Estate Planning to Pass On Your Values Along With Valuables

On Behalf of | Mar 7, 2016 | Uncategorized

Is it possible to use your estate plan to pass along your value system to your beneficiaries along with your “stuff”? That’s the question posed by Robert Powell in a 2012 Wall Street Journal article on estate planning.

“Educators, financial advisers and technology providers are approaching the task on two fronts: encouraging and helping older adults to share their stories and values before they die, and teaching adult children and grandchildren how to tap their parents’ and grandparents’ thoughts,” Powell observes.

Tim Maurer, co-author of The Ultimate Financial Plan: Balancing Your Money and Life, admonishes both seniors and their adult children to be proactive about the older generation’s intangible legacy.

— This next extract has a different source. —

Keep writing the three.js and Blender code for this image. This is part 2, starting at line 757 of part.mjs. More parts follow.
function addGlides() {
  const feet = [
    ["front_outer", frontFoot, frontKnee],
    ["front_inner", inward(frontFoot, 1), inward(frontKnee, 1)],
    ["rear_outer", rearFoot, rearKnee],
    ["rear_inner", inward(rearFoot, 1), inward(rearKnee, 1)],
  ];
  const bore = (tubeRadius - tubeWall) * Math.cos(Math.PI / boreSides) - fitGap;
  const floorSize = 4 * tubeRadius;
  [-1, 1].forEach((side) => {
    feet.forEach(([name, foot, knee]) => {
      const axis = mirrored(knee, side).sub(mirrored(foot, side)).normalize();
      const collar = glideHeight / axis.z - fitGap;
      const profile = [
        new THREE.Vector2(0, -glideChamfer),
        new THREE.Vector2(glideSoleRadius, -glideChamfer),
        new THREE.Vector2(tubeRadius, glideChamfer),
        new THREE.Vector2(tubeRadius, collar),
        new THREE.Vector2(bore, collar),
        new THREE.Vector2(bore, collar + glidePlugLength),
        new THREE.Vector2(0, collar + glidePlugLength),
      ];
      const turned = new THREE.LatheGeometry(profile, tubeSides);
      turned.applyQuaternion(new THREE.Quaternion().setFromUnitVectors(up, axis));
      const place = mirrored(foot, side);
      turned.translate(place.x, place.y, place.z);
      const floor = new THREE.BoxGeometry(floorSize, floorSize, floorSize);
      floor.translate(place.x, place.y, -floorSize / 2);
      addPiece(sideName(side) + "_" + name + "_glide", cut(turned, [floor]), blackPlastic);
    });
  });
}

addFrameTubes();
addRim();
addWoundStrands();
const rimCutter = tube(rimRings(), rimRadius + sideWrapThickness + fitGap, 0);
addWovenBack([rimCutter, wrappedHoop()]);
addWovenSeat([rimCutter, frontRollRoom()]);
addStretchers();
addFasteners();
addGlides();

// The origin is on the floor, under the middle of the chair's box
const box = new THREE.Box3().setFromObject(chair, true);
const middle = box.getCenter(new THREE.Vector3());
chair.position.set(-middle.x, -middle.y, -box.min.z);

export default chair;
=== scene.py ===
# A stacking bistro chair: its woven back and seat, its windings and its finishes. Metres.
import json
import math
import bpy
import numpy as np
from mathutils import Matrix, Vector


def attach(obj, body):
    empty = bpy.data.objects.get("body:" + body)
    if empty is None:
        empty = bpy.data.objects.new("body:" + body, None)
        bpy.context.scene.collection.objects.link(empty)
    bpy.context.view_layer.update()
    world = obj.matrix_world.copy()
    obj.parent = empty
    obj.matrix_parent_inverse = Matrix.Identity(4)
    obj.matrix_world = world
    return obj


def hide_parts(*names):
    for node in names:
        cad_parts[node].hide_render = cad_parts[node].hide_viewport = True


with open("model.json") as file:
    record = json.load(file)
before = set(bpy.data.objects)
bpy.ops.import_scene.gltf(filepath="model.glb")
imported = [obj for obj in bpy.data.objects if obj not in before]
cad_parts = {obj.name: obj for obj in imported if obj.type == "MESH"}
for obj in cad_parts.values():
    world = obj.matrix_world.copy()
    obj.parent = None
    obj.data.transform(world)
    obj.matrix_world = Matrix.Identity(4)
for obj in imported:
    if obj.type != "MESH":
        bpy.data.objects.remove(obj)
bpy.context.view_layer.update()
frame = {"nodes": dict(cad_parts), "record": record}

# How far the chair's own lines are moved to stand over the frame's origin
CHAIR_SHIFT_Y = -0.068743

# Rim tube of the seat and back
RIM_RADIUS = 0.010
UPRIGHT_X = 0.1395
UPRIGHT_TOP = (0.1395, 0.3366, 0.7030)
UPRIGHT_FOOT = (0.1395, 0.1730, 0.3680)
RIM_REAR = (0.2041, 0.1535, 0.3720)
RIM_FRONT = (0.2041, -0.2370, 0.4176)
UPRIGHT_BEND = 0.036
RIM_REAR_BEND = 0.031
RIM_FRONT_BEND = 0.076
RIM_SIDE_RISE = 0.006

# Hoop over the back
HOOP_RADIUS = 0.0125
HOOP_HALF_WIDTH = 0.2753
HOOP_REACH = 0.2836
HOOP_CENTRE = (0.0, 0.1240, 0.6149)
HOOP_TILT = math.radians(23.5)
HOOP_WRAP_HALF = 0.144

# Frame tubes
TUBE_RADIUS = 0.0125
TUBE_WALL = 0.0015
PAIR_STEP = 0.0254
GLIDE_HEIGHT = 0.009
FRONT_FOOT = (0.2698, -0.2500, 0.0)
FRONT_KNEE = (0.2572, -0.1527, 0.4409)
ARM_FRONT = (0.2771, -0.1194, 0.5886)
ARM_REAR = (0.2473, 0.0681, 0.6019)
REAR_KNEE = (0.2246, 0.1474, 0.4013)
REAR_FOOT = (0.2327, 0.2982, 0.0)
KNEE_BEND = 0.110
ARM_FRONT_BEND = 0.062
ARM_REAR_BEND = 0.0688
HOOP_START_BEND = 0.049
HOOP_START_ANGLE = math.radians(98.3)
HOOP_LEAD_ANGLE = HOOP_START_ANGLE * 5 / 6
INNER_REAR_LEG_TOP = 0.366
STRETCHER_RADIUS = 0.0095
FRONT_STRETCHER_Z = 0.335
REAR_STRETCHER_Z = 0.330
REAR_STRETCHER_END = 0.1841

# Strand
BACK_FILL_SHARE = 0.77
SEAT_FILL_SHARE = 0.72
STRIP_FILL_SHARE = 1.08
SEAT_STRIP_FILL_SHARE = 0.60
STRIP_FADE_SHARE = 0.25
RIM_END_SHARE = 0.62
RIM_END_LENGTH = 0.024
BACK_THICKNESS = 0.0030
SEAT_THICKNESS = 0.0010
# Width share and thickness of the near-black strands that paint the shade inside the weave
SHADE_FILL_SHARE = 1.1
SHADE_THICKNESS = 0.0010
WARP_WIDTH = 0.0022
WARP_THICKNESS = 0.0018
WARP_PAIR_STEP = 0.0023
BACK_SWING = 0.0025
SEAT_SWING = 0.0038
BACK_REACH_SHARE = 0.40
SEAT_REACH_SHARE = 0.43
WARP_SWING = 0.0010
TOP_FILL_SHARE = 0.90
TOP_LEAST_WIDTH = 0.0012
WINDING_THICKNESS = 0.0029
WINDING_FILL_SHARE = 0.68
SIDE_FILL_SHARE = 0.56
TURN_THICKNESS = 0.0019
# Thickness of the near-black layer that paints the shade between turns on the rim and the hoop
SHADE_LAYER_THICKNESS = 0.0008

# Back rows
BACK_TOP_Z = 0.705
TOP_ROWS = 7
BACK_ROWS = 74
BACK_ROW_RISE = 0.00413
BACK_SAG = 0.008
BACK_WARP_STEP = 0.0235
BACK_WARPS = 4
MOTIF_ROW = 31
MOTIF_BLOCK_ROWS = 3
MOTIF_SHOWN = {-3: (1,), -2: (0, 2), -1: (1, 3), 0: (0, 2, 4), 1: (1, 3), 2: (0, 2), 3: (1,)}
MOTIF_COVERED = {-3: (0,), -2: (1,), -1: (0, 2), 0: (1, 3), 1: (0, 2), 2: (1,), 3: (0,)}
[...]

At Geyer & Associates, we agree with what Richard B. Schneider, writing in HG.org Legal Resources, has to say:. “Not only can you leave a legacy of your actions, since those certainly speak louder than words, but you can incorporate those values into your estate plan itself.”

  • Values-generated estate planning techniques may involve a trust, where a portion of a trust may be earmarked for a specific purpose, such as helping a child start or buy a business, buy a home, or attend college.
  • You may enable children to pursue careers they love by dedicating funds towards buying their health insurance, (so they don’t need to take jobs they don’t like just to get benefits), explains Ken Kam, writing in Forbes.
  • You can pass along your religious values by funding children’s or grandchildren’s religious education.

One way to pass along values is through what is called an ethical will. This tradition, explain Steven Abernathy and Brian Luster in wealthmanagement.com, can be traced back to the 13th century. The purpose of an ethical will isn’t to serve as a legal document, but “to bequeath the intangibles – lessons learned by the grantor over a lifetime, personal history, and wishes for the family’s future.”

Today’s ethical wills may be in the form of an audio or video, or a photo album with special comments, sharing life lessons learned with loved ones.